▶ **Set task**: Write each line out exactly, leaving none out.

▶ **Given material**:
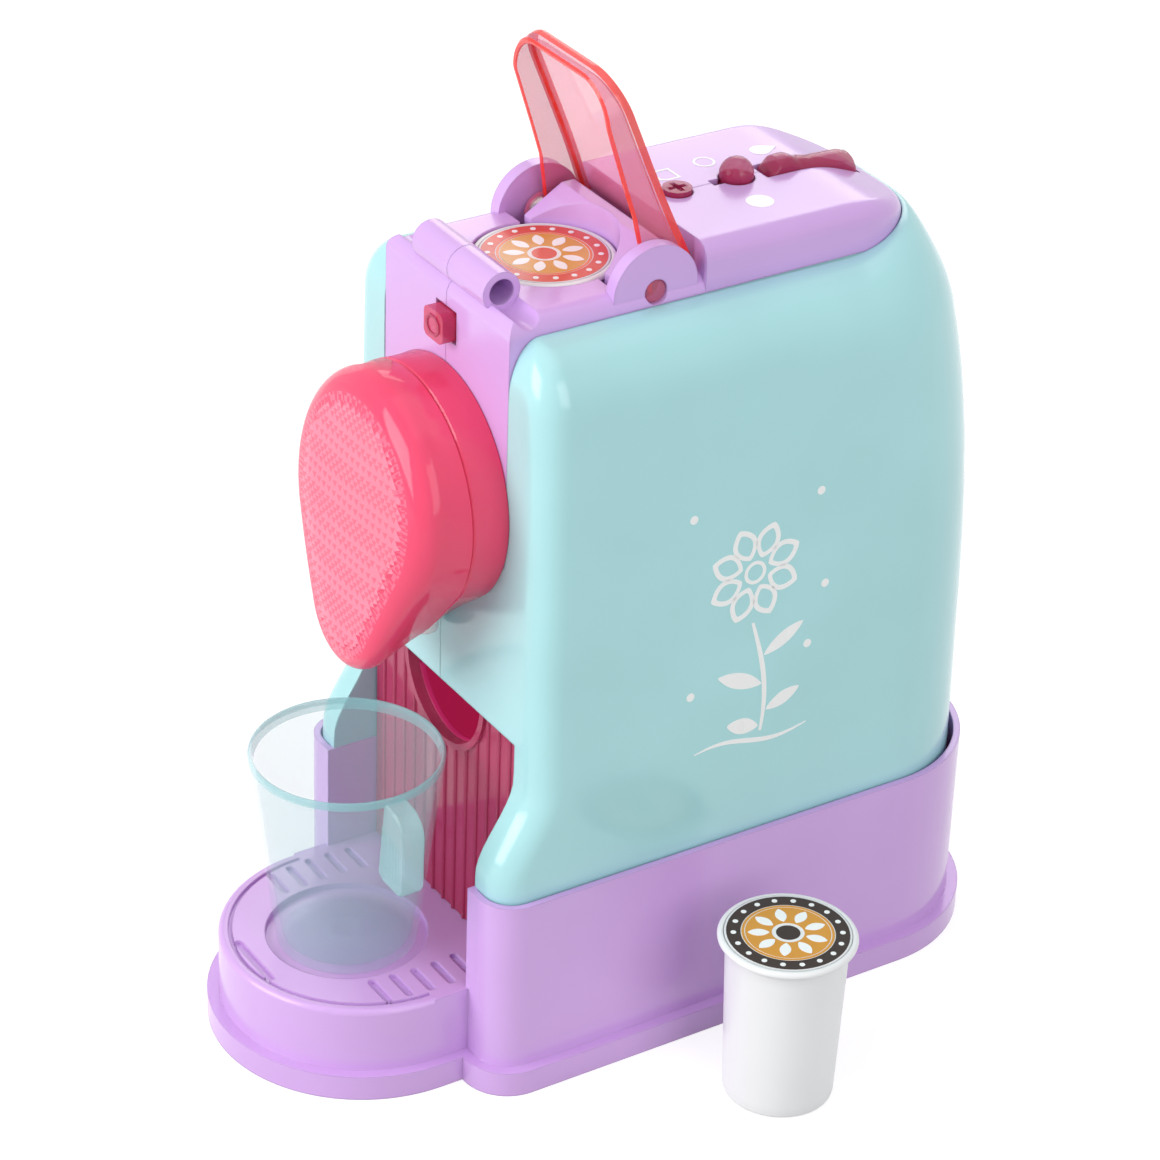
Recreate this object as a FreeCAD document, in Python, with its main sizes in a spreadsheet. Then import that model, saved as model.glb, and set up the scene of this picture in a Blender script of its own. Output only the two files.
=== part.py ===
import FreeCAD, Part
import math
import os
import Sketcher

# Toy capsule coffee maker. Millimetres, +Z up, front towards -Y, origin on the floor under the body's middle.

doc = FreeCAD.newDocument("toy_coffee_maker")
sheet = doc.addObject("Spreadsheet::Sheet", "sizes")

SIZES = {
    "wall": 2.0,
    "fit_gap": 0.3,
    "plate_gap": 0.2,
    # base
    "flange_half": 60.0,
    "flange_high": 7.8,
    "flange_step": 3.5,
    "base_front": -74.5,
    "base_rear": 110.0,
    "front_round": 14.0,
    "rear_round": 42.0,
    "collar_top": 61.9,
    "tray_round": 45.1,
    "tray_centre": -81.6,
    "tray_top": 28.3,
    "tray_rim": 3.4,
    "tray_groove": 0.9,
    "recess_round": 23.4,
    "recess_deep": 1.7,
    "slot_wide": 2.4,
    "slot_deep": 1.2,
    "slot_long": 12.0,
    "slot_pitch": 6.6,
    "slot_near": 27.5,
    "niche_half": 40.0,
    "panel_plane": -55.0,
    "shelf_rear": -12.0,
    # mint covers
    "cover_front": -57.0,
    "cover_rear": 102.6,
    "cover_low": 52.0,
    "cover_top": 224.7,
    "cover_half_low": 54.1,
    "cover_half_top": 50.2,
    "cover_edge_round": 9.0,
    "cover_front_round": 10.0,
    "cover_rear_round": 36.0,
    "head_low": 104.7,
    "foot_front": -68.7,
    "foot_toe": 70.0,
    "foot_heel": 90.0,
    "crown_rise": 5.0,
    "crown_start": 64.0,
    "crown_end": 82.0,
    # lilac centre shell
    "shell_half": 32.5,
    "shell_low": 147.0,
    "deck_top": 229.7,
    "deck_round": 5.0,
    "top_front": 4.0,
    "top_deck": 238.7,
    "top_rear": 80.0,
    "top_rear_round": 24.0,
    "top_rear_drop": 7.5,
    "top_drop_start": 60.0,
    "top_edge_round": 5.0,
    "roll_round": 5.7,
    "roll_bore": 3.7,
    "roll_half": 18.6,
    "roll_centre": -51.3,
    "shell_skirt": 215.0,
    "boss_across": 22.0,
    "roll_up": 232.0,
    # lid
    "pin_place": -11.3,
    "pin_up": 228.4,
    "pin_round": 3.4,
    "pin_clear": 0.1,
    "ear_round": 13.3,
    "ear_outer": 31.6,
    "ear_thick": 4.2,
    "lid_reach": 58.2,
    "lid_high": 15.4,
    "lid_wall": 1.8,
    "lid_tip_half": 12.0,
    "lid_mid_half": 21.6,
    "lid_root_half": 26.6,
    "lid_tip_deep": 4.5,
    "lid_mid_deep": 8.0,
    "lid_root_deep": 13.0,
    "lid_lug": 5.6,
    "lid_open": 67.1,
    # capsule and its holder
    "capsule_place": -26.7,
    "capsule_rim": 19.8,
    "capsule_high": 53.0,
    "capsule_body": 17.5,
    "capsule_foot": 15.8,
    "capsule_wall": 1.0,
    "capsule_lip": 2.2,
    "seal_round": 17.9,
    "seal_thick": 0.5,
    "holder_half": 22.2,
    "holder_low": 180.0,
    "holder_back": -3.6,
    "holder_peak": 237.6,
    "loose_across": 91.6,
    "loose_along": 2.2,
    # brew head
    "head_round": 35.0,
    "head_centre": 170.0,
    "spout_round": 12.0,
    "spout_centre": 132.0,
    "ring_deep": 11.0,
    "head_deep": 29.0,
    "head_crown": 190.0,
    "head_edge": 5.0,
    # front panel and bin
    "rib_pitch": 5.8,
    "rib_round": 0.7,
    "notch_round": 20.0,
    "notch_centre": 105.0,
    "notch_rim": 2.0,
    "bin_rear": -14.0,
    "bin_half": 38.0,
    "bin_top": 98.0,
    # cup
    "cup_place": -87.0,
    "cup_rim": 27.97,
    "cup_foot": 20.2,
    "cup_high": 63.4,
    "cup_wall": 1.5,
    "tab_thick": 7.0,
    # controls
    "cross_place": 15.5,
    "cross_round": 4.2,
    "ball_place": 35.0,
    "ball_round": 4.9,
    "rocker_place": 58.5,
    "rocker_long": 30.0,
    "rocker_wide": 7.8,
    "front_press": 2.0,
    "button_wide": 10.0,
    "button_high": 9.0,
    "button_out": 4.0,
    "button_up": 216.5,
    "button_clear": 0.35,
    # inside
    "cell_round": 7.0,
    "cell_long": 49.0,
    "cell_pitch": 15.5,
    "cell_place": 30.0,
    "speaker_round": 20.0,
    "screw_round": 1.5,
    "board_thick": 1.6,
    "board_back": 6.0,
    "bracket_up": 211.0,
    "board_up": 213.4,
    "rocker_pin_up": 231.0,
    "door_half": 26.0,
    "cells_top": 20.5,
    "speaker_place": -36.0,
    "base_boss": 50.0,
    "cover_boss": 96.4,
    "cover_boss_round": 4.6,
    "crown_bend": 24.0,
    "back_bend": 50.0,
    "back_low_bend": 200.0,
    "lid_edge_round": 0.9,
    "button_round": 2.2,
    "head_boss_round": 3.4,
}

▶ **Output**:
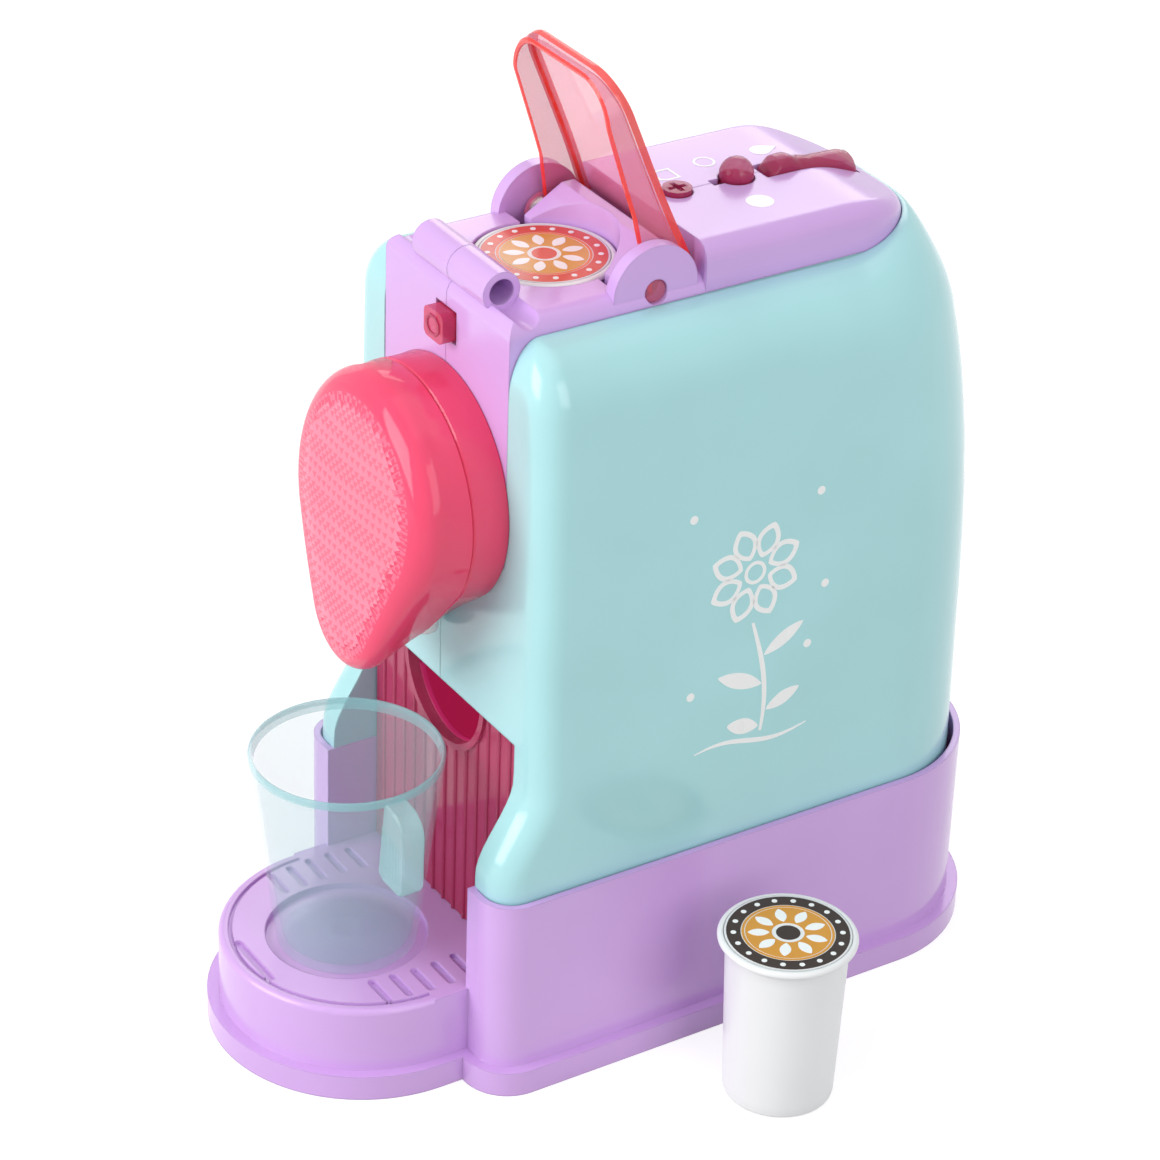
Recreate this object as a FreeCAD document, in Python, with its main sizes in a spreadsheet. Then import that model, saved as model.glb, and set up the scene of this picture in a Blender script of its own. Output only the two files.
=== part.py ===
import FreeCAD, Part
import math
import os
import Sketcher

# Toy capsule coffee maker. Millimetres, +Z up, front towards -Y, origin on the floor under the body's middle.

doc = FreeCAD.newDocument("toy_coffee_maker")
sheet = doc.addObject("Spreadsheet::Sheet", "sizes")

SIZES = {
    "wall": 2.0,
    "fit_gap": 0.3,
    "plate_gap": 0.2,
    # base
    "flange_half": 60.0,
    "flange_high": 7.8,
    "flange_step": 3.5,
    "base_front": -74.5,
    "base_rear": 110.0,
    "front_round": 14.0,
    "rear_round": 42.0,
    "collar_top": 61.9,
    "tray_round": 45.1,
    "tray_centre": -81.6,
    "tray_top": 28.3,
    "tray_rim": 3.4,
    "tray_groove": 0.9,
    "recess_round": 23.4,
    "recess_deep": 1.7,
    "slot_wide": 2.4,
    "slot_deep": 1.2,
    "slot_long": 12.0,
    "slot_pitch": 6.6,
    "slot_near": 27.5,
    "niche_half": 40.0,
    "panel_plane": -55.0,
    "shelf_rear": -12.0,
    # mint covers
    "cover_front": -57.0,
    "cover_rear": 102.6,
    "cover_low": 52.0,
    "cover_top": 224.7,
    "cover_half_low": 54.1,
    "cover_half_top": 50.2,
    "cover_edge_round": 9.0,
    "cover_front_round": 10.0,
    "cover_rear_round": 36.0,
    "head_low": 104.7,
    "foot_front": -68.7,
    "foot_toe": 70.0,
    "foot_heel": 90.0,
    "crown_rise": 5.0,
    "crown_start": 64.0,
    "crown_end": 82.0,
    # lilac centre shell
    "shell_half": 32.5,
    "shell_low": 147.0,
    "deck_top": 229.7,
    "deck_round": 5.0,
    "top_front": 4.0,
    "top_deck": 238.7,
    "top_rear": 80.0,
    "top_rear_round": 24.0,
    "top_rear_drop": 7.5,
    "top_drop_start": 60.0,
    "top_edge_round": 5.0,
    "roll_round": 5.7,
    "roll_bore": 3.7,
    "roll_half": 18.6,
    "roll_centre": -51.3,
    "shell_skirt": 215.0,
    "boss_across": 22.0,
    "roll_up": 232.0,
    # lid
    "pin_place": -11.3,
    "pin_up": 228.4,
    "pin_round": 3.4,
    "pin_clear": 0.1,
    "ear_round": 13.3,
    "ear_outer": 31.6,
    "ear_thick": 4.2,
    "lid_reach": 58.2,
    "lid_high": 15.4,
    "lid_wall": 1.8,
    "lid_tip_half": 12.0,
    "lid_mid_half": 21.6,
    "lid_root_half": 26.6,
    "lid_tip_deep": 4.5,
    "lid_mid_deep": 8.0,
    "lid_root_deep": 13.0,
    "lid_lug": 5.6,
    "lid_open": 67.1,
    # capsule and its holder
    "capsule_place": -26.7,
    "capsule_rim": 19.8,
    "capsule_high": 53.0,
    "capsule_body": 17.5,
    "capsule_foot": 15.8,
    "capsule_wall": 1.0,
    "capsule_lip": 2.2,
    "seal_round": 17.9,
    "seal_thick": 0.5,
    "holder_half": 22.2,
    "holder_low": 180.0,
    "holder_back": -3.6,
    "holder_peak": 237.6,
    "loose_across": 91.6,
    "loose_along": 2.2,
    # brew head
    "head_round": 35.0,
    "head_centre": 170.0,
    "spout_round": 12.0,
    "spout_centre": 132.0,
    "ring_deep": 11.0,
    "head_deep": 29.0,
    "head_crown": 190.0,
    "head_edge": 5.0,
    # front panel and bin
    "rib_pitch": 5.8,
    "rib_round": 0.7,
    "notch_round": 20.0,
    "notch_centre": 105.0,
    "notch_rim": 2.0,
    "bin_rear": -14.0,
    "bin_half": 38.0,
    "bin_top": 98.0,
    # cup
    "cup_place": -87.0,
    "cup_rim": 27.97,
    "cup_foot": 20.2,
    "cup_high": 63.4,
    "cup_wall": 1.5,
    "tab_thick": 7.0,
    # controls
    "cross_place": 15.5,
    "cross_round": 4.2,
    "ball_place": 35.0,
    "ball_round": 4.9,
    "rocker_place": 58.5,
    "rocker_long": 30.0,
    "rocker_wide": 7.8,
    "front_press": 2.0,
    "button_wide": 10.0,
    "button_high": 9.0,
    "button_out": 4.0,
    "button_up": 216.5,
    "button_clear": 0.35,
    # inside
    "cell_round": 7.0,
    "cell_long": 49.0,
    "cell_pitch": 15.5,
    "cell_place": 30.0,
    "speaker_round": 20.0,
    "screw_round": 1.5,
    "board_thick": 1.6,
    "board_back": 6.0,
    "bracket_up": 211.0,
    "board_up": 213.4,
    "rocker_pin_up": 231.0,
    "door_half": 26.0,
    "cells_top": 20.5,
    "speaker_place": -36.0,
    "base_boss": 50.0,
    "cover_boss": 96.4,
    "cover_boss_round": 4.6,
    "crown_bend": 24.0,
    "back_bend": 50.0,
    "back_low_bend": 200.0,
    "lid_edge_round": 0.9,
    "button_round": 2.2,
    "head_boss_round": 3.4,
}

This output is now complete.